## Exercise inputs
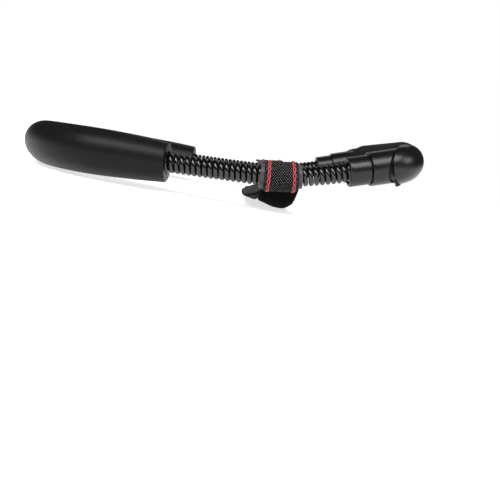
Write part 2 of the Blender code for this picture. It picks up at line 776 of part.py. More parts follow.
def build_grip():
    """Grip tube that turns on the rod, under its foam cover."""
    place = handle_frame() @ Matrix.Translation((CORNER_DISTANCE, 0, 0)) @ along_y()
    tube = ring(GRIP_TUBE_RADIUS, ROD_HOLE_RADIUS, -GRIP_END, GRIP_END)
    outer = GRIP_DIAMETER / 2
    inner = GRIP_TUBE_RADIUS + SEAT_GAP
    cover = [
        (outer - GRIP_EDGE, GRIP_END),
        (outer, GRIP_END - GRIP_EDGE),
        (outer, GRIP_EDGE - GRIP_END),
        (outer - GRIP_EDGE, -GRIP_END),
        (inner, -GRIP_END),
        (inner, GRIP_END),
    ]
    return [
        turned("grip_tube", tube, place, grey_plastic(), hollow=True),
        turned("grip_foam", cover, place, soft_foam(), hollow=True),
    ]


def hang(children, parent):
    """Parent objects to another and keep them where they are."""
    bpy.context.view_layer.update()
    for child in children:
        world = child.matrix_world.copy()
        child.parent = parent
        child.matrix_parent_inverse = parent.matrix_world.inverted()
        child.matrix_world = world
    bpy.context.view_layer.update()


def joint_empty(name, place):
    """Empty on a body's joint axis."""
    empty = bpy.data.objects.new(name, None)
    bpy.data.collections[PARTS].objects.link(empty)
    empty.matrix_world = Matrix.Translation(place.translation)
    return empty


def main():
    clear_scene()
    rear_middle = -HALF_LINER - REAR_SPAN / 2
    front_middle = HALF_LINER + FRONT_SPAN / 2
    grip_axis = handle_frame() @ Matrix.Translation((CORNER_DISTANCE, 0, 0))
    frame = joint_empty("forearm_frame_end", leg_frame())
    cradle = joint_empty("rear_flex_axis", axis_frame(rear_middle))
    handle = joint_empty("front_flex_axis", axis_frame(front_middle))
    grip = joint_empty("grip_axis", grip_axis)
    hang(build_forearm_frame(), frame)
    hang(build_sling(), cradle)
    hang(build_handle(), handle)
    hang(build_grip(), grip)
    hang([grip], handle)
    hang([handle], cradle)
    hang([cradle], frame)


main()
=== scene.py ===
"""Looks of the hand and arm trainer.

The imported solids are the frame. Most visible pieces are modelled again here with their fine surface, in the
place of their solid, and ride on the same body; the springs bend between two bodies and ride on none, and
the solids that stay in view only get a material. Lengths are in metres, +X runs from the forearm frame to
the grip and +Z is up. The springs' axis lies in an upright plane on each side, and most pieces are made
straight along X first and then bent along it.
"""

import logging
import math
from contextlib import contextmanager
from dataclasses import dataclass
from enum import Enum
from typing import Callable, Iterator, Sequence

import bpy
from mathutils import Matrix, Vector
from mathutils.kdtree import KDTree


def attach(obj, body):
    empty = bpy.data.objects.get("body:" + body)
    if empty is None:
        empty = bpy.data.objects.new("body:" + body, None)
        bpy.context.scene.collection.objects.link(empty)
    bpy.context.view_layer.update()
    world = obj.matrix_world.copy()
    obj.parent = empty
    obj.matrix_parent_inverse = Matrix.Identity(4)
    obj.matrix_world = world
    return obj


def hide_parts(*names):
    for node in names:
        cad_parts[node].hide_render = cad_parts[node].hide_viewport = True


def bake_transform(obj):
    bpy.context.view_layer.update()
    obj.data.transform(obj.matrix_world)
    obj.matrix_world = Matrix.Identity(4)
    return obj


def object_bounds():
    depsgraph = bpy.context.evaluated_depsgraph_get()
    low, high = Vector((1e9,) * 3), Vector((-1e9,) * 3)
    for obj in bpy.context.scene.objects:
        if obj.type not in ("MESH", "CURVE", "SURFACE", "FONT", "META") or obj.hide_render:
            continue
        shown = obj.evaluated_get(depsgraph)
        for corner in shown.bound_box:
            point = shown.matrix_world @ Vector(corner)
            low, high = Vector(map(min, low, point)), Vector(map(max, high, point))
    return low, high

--

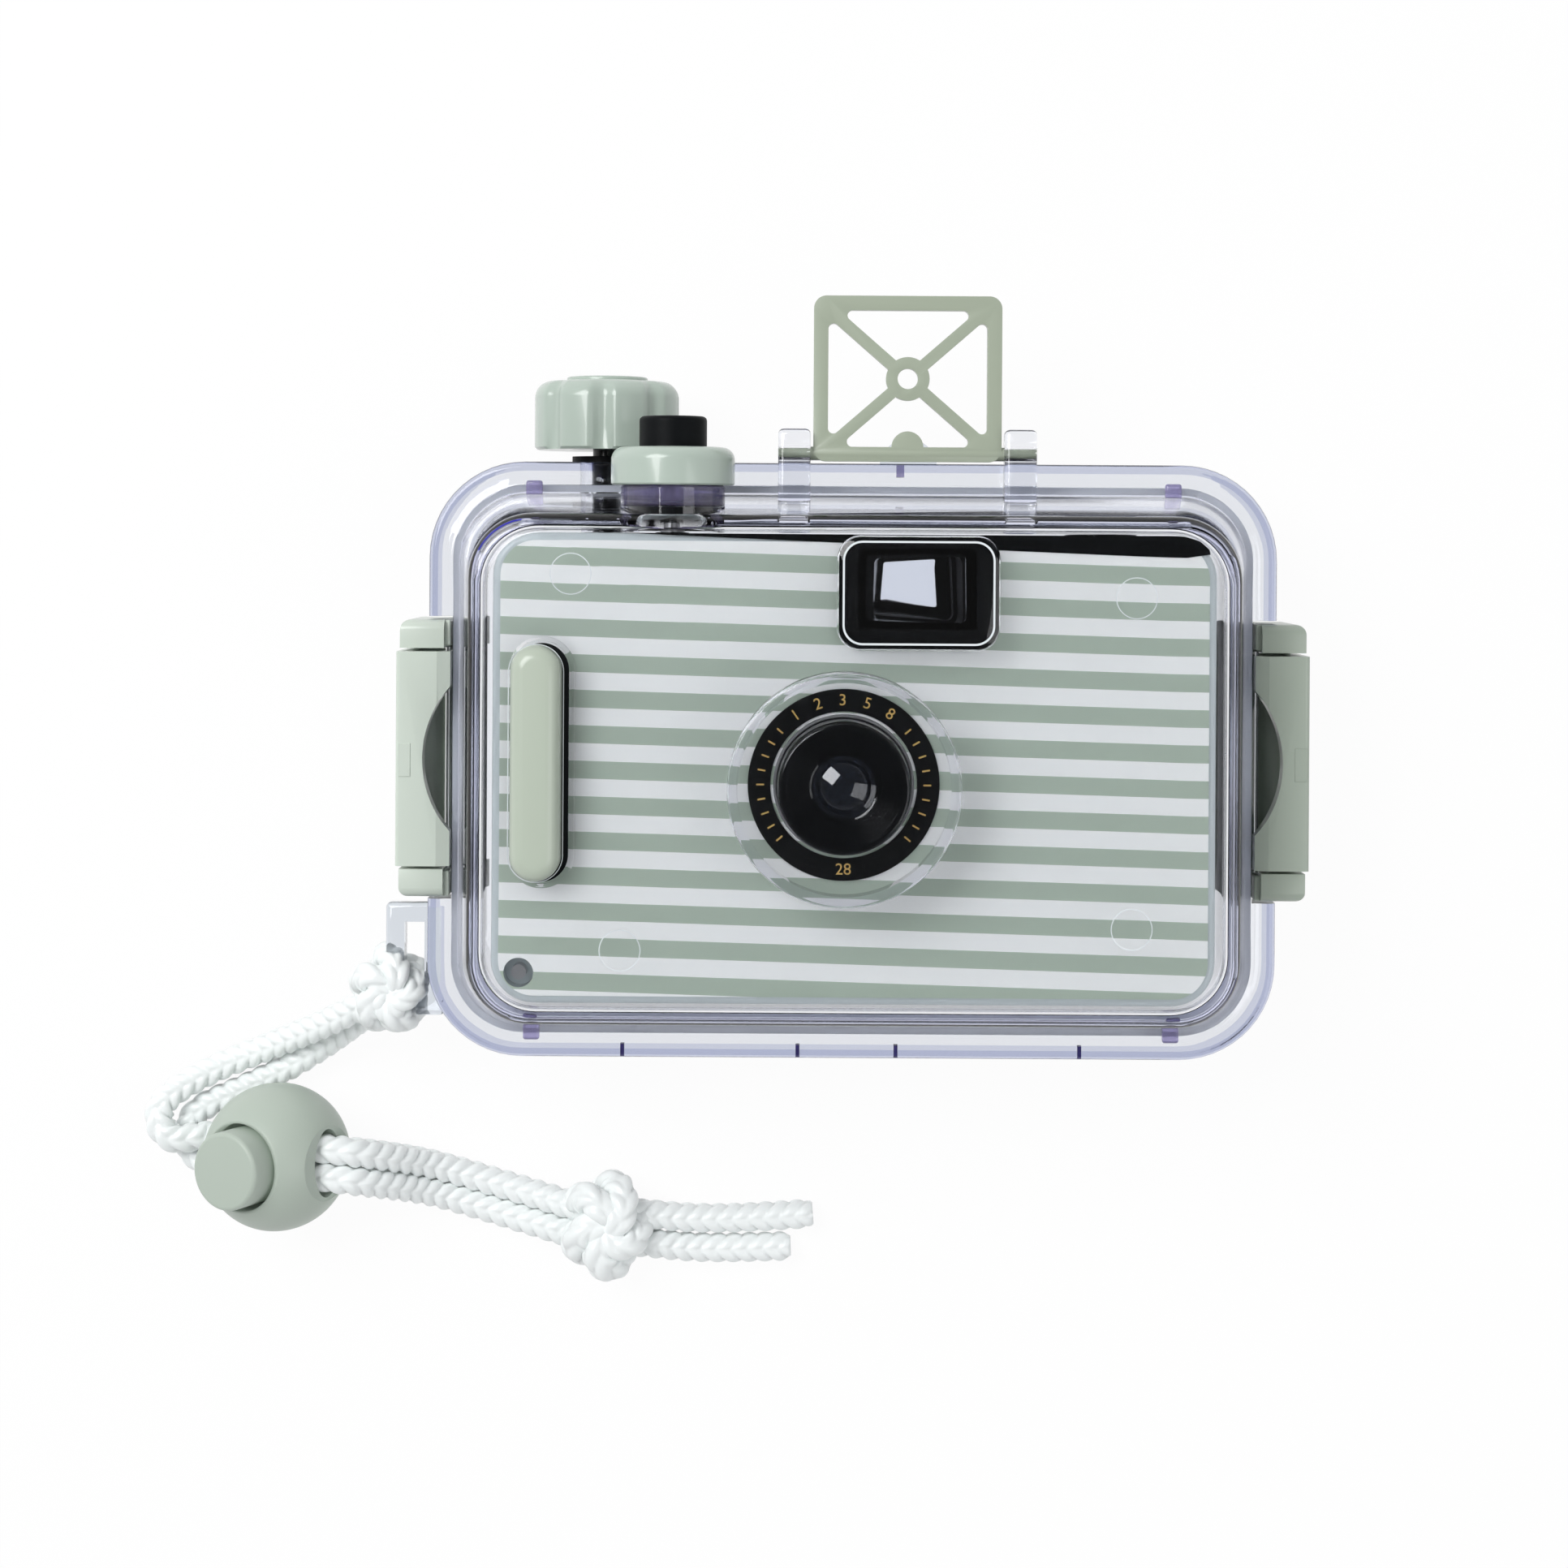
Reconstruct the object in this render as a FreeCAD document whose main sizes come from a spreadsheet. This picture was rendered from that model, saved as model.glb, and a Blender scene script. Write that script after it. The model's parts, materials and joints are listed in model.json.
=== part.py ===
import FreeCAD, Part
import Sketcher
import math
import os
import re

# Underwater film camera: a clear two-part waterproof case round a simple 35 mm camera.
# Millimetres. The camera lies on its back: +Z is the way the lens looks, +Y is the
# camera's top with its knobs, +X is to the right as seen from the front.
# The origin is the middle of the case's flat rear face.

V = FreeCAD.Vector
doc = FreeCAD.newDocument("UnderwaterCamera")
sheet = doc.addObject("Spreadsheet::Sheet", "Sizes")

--

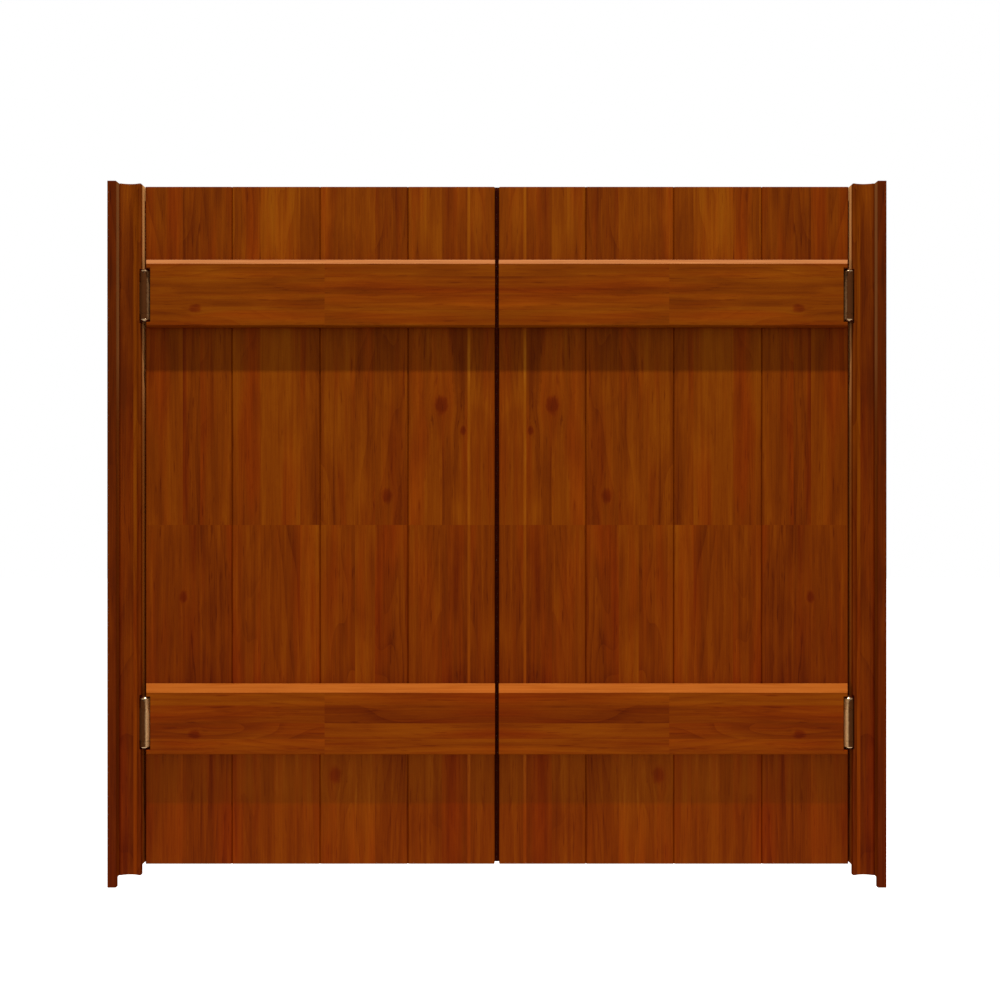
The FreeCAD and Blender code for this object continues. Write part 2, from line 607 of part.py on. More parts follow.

## Task objective
The lines from the one containing "rear_middle = -HALF_LINER - REAR_SPAN / 2" to the one containing "obj.matrix_parent_inverse = Matrix.Identity(4)", both included, are to be extracted exactly; give no other line.

## Written response
    rear_middle = -HALF_LINER - REAR_SPAN / 2
    front_middle = HALF_LINER + FRONT_SPAN / 2
    grip_axis = handle_frame() @ Matrix.Translation((CORNER_DISTANCE, 0, 0))
    frame = joint_empty("forearm_frame_end", leg_frame())
    cradle = joint_empty("rear_flex_axis", axis_frame(rear_middle))
    handle = joint_empty("front_flex_axis", axis_frame(front_middle))
    grip = joint_empty("grip_axis", grip_axis)
    hang(build_forearm_frame(), frame)
    hang(build_sling(), cradle)
    hang(build_handle(), handle)
    hang(build_grip(), grip)
    hang([grip], handle)
    hang([handle], cradle)
    hang([cradle], frame)


main()
=== scene.py ===
"""Looks of the hand and arm trainer.

The imported solids are the frame. Most visible pieces are modelled again here with their fine surface, in the
place of their solid, and ride on the same body; the springs bend between two bodies and ride on none, and
the solids that stay in view only get a material. Lengths are in metres, +X runs from the forearm frame to
the grip and +Z is up. The springs' axis lies in an upright plane on each side, and most pieces are made
straight along X first and then bent along it.
"""

import logging
import math
from contextlib import contextmanager
from dataclasses import dataclass
from enum import Enum
from typing import Callable, Iterator, Sequence

import bpy
from mathutils import Matrix, Vector
from mathutils.kdtree import KDTree


def attach(obj, body):
    empty = bpy.data.objects.get("body:" + body)
    if empty is None:
        empty = bpy.data.objects.new("body:" + body, None)
        bpy.context.scene.collection.objects.link(empty)
    bpy.context.view_layer.update()
    world = obj.matrix_world.copy()
    obj.parent = empty
    obj.matrix_parent_inverse = Matrix.Identity(4)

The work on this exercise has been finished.